Source:
CNBC/ReutersDespite its enormous unpopularity among voters, the government's Wall Street bailout plan succeeded much more quickly and at a lower cost than expected, a U.S. Treasury report released on Tuesday said.
"Thanks to the coordinated and forceful actions of Congress, the Obama Administration, the Federal Reserve, the FDIC (Federal Deposit Insurance Corporation), and other regulatory agencies, the U.S. financial system is much stronger today than it was in the fall of 2008 and early 2009," the report concluded.
"The Troubled Asset Relief Program has succeeded faster, and at a much lower cost, than expected," the report said.
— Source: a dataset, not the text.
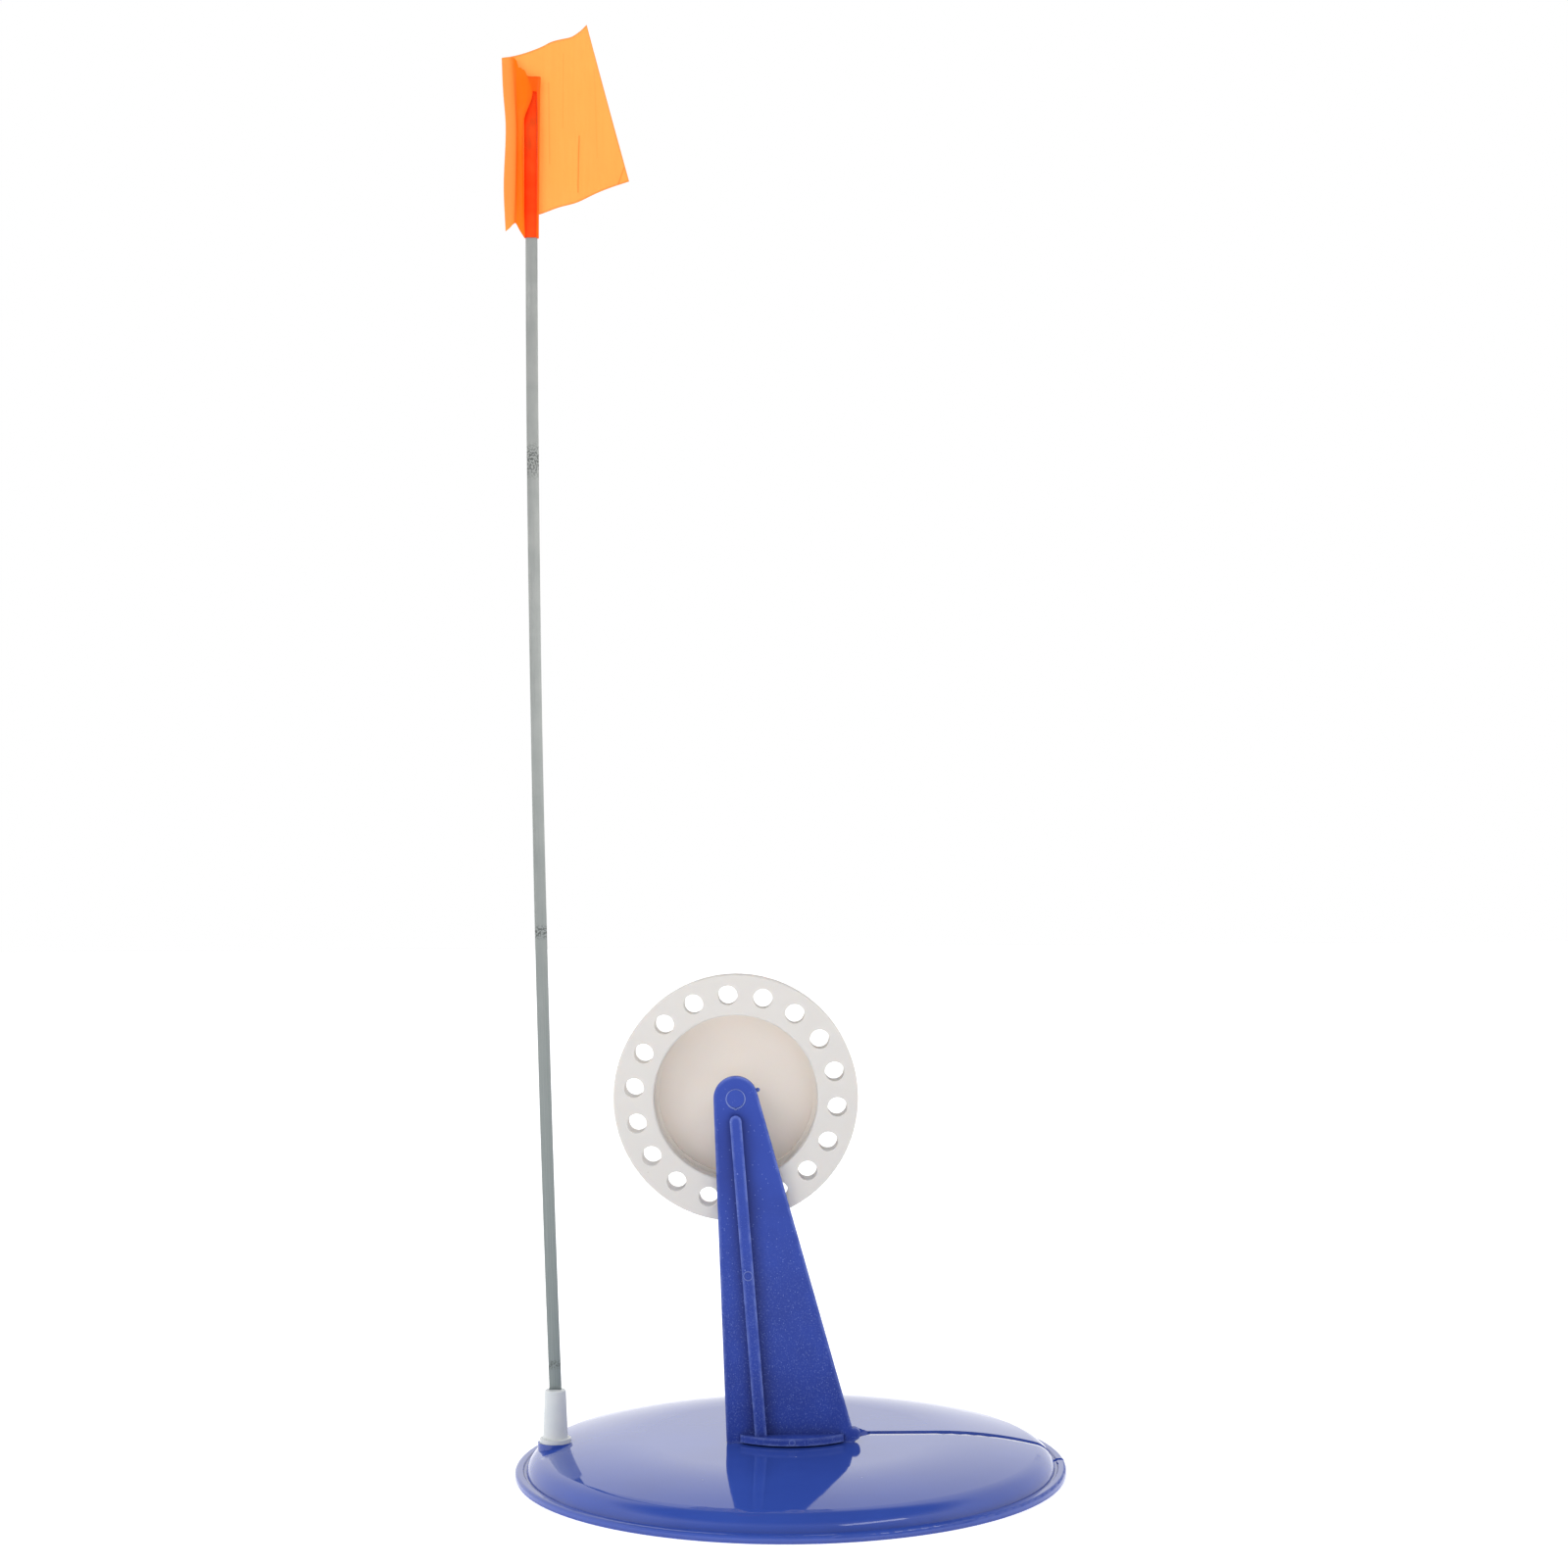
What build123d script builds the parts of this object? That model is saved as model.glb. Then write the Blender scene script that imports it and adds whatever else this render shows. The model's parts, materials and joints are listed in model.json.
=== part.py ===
from build123d import *
import os
from math import atan2, cos, degrees, hypot, radians, sin

# Ice fishing tip up: a round base that covers the hole, a plug-in stand with a line reel,
# and an orange flag on a spring strip. Millimetres, +Z up, the ice surface at Z = 0.
# The origin is the centre of the base on the ice. The line slot runs along +X, the front is -Y.

# ---------------------------------------------------------------- driving dimensions
base_r = 90.0            # outer radius of the base
base_top = 11.4          # height of the flat middle of the dome
plateau_r = 48.0         # radius of the flat middle
shoulder_in = 9.5        # distance in from the edge where the dome starts to roll down
shoulder_z = 7.6         # height there
base_wall = 2.0          # wall of the dome
rim_w = 3.6              # width of the rim ring outside the foot of the dome
rim_h = 2.5              # height of the rim ring
rim_step = 0.45          # steps at the foot of the dome and under the rim's edge
rim_round = 1.0          # rounding of the rim's outer edge
groove_w = 0.6           # groove between the dome and the rim ring
rim_foot_w = 5.2         # width of the face that rests on the ice

slot_w = 2.5             # line slot
well_left = -15.0        # opening behind the stand, where the line goes down
well_right = 22.5
well_front = -5.0
well_back = 7.5
well_corner = 3.5
funnel_l = 3.9           # length over which the opening narrows into the slot

rib_count = 8            # ribs under the base
rib_w = 1.6
rib_in_r = 31.0
rib_low = 2.6            # lowest point of the ribs above the ice

pad_in = 12.8            # seat of the flag socket, from the base's left edge
pad_r = 5.8
pad_top = 9.4
pad_low = 3.4

plate_t = 3.0            # stand plate
plate_front = -13.0      # Y of its front face
head_x = -17.2           # axle position
head_z = 122.3
head_r = 7.2
foot_left = -20.7        # ends of the plate's foot
foot_right = 20.9
foot_corner = 0.8
nub_r = 2.0              # rounded ear at the plate's right foot
nub_x = 20.5
nub_rise = 2.6
stand_rib_w = 3.8        # raised rib on the plate
stand_rib_h = 3.0
stand_rib_foot_x = -9.6
stand_rib_gap = 7.2      # from the axle to the centre of the rib's rounded top end
bow_x = 0.4              # bow-shaped foot flange
bow_chord = 33.4
bow_depth = 7.5
bow_t = 2.3
bow_lift = 0.6           # gap under the flange
bow_round = 1.0
tongue_x = -1.0          # tongue that plugs into the base
tongue_w = 30.0
tongue_t = 2.2
tongue_low = 3.0
collar_low = 5.4         # collar under the base around the tongue
collar_w = 1.8
barb = 0.9               # snap barbs at the tongue's ends
barb_h = 1.8
slit_w = 1.0             # slits that let the barbs spring
slit_in = 3.0
peg_r = 0.5              # small peg on the head's edge, with a ball end
peg_ball_r = 0.7
peg_rise = 2.7
peg_l = 0.9
mark_r = 1.5             # ejector marks
mark_h = 0.15
rib_mark_z = 65.5

reel_r = 40.0            # line reel
reel_w = 13.0
flange_t = 1.6
ring_w = 13.25           # width of the flange outside the recess
recess_round = 0.7
flange_round = 0.4
drum_wall = 1.5
hole_count = 18
hole_r = 3.2
hole_start = 14.3        # degrees
hub_r = 5.5
hub_set = 0.2            # hub face behind the front flange's face
register_h = 2.5         # ring that seats the front half on the rear half
register_w = 1.2

axle_r = 2.5
axle_head_lip = 0.4      # head past the shaft, all round
axle_head_h = 0.7
axle_head_edge = 0.3
spacer_r = 4.6
spacer_t = 0.5
retainer_r = 5.0
retainer_t = 0.8
retainer_slots = 6
retainer_slot_w = 0.8
retainer_slot_l = 1.2
axle_tail = 1.6          # axle past the retainer

socket_top_r = 3.5       # flag socket
socket_low_r = 4.1
socket_h = 17.0
socket_ring_r = 5.2
socket_ring_h = 1.3
socket_round = 0.5
socket_peg_r = 3.0
socket_snap = 0.3        # snap past the peg, all round
socket_snap_h = 1.6
socket_split = 1.0
socket_split_h = 5.0

strip_w = 4.0            # spring steel strip
strip_t = 0.5
strip_in = 13.0          # length held in the socket
strip_out = 1.7          # length from the socket's top to the first bending place
link_count = 15          # lengths of strip between bending places
link_l = 27.0
tip_l = 55.5             # last length
tip_round = 1.2
lean_low = 2.1           # degrees by which the strip leans to -X at its foot, none at its tip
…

The final cost to taxpayers of what started out to be a $700 billion Wall Street bailout will be about $50 billion. An expected $20 billion return for selling the government's stake in American International Group
would bring the final cost down to $30 billion, the report said.
But other losses stemming from the financial crisis and housing market crash that led to the government takeover of mortgage giants Fannie Mae and Freddie Mac could end up costing taxpayers much more. The report said the total cost of all of the government's financial interventions will amount to less than 1 percent of Gross Domestic Product, which would amount to $132 billion in a $13.2 trillion economy.
"TARP undoubtedly helped to stem the financial panic in the fall of 2008 and contributed to the stabilization of the financial system," Treasury Secretary Timothy Geithner said in a letter accompanying the report to Congress.